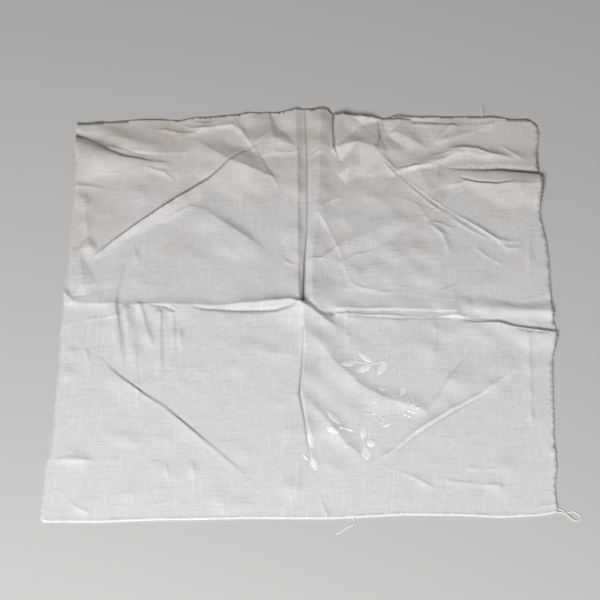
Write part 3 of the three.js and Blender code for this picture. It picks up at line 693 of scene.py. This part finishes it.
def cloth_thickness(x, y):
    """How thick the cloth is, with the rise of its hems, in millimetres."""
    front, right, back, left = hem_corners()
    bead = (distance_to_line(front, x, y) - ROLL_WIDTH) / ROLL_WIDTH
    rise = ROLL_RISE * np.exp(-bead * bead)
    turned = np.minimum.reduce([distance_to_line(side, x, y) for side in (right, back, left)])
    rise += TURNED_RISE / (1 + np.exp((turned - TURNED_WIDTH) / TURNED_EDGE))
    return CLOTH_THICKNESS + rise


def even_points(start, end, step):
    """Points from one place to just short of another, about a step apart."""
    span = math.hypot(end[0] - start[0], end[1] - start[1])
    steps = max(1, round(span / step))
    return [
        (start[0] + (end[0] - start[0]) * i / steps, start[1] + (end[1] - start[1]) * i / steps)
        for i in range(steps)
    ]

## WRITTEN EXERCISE
Make an exact copy of the data above.

## RESULT BELOW
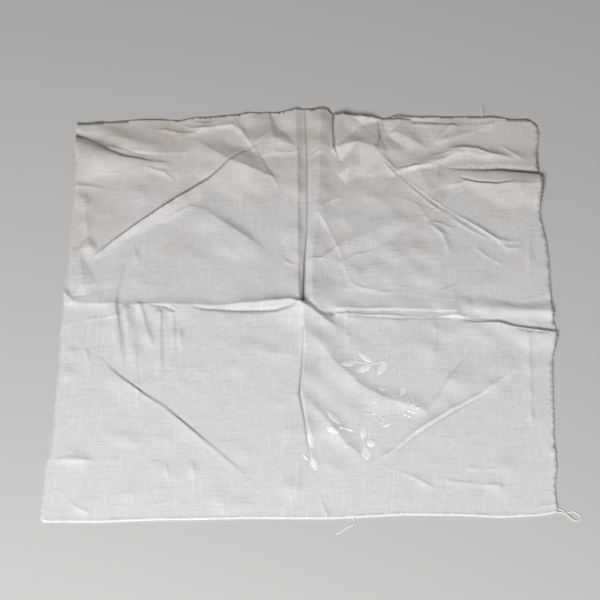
Write part 3 of the three.js and Blender code for this picture. It picks up at line 693 of scene.py. This part finishes it.
def cloth_thickness(x, y):
    """How thick the cloth is, with the rise of its hems, in millimetres."""
    front, right, back, left = hem_corners()
    bead = (distance_to_line(front, x, y) - ROLL_WIDTH) / ROLL_WIDTH
    rise = ROLL_RISE * np.exp(-bead * bead)
    turned = np.minimum.reduce([distance_to_line(side, x, y) for side in (right, back, left)])
    rise += TURNED_RISE / (1 + np.exp((turned - TURNED_WIDTH) / TURNED_EDGE))
    return CLOTH_THICKNESS + rise


def even_points(start, end, step):
    """Points from one place to just short of another, about a step apart."""
    span = math.hypot(end[0] - start[0], end[1] - start[1])
    steps = max(1, round(span / step))
    return [
        (start[0] + (end[0] - start[0]) * i / steps, start[1] + (end[1] - start[1]) * i / steps)
        for i in range(steps)
    ]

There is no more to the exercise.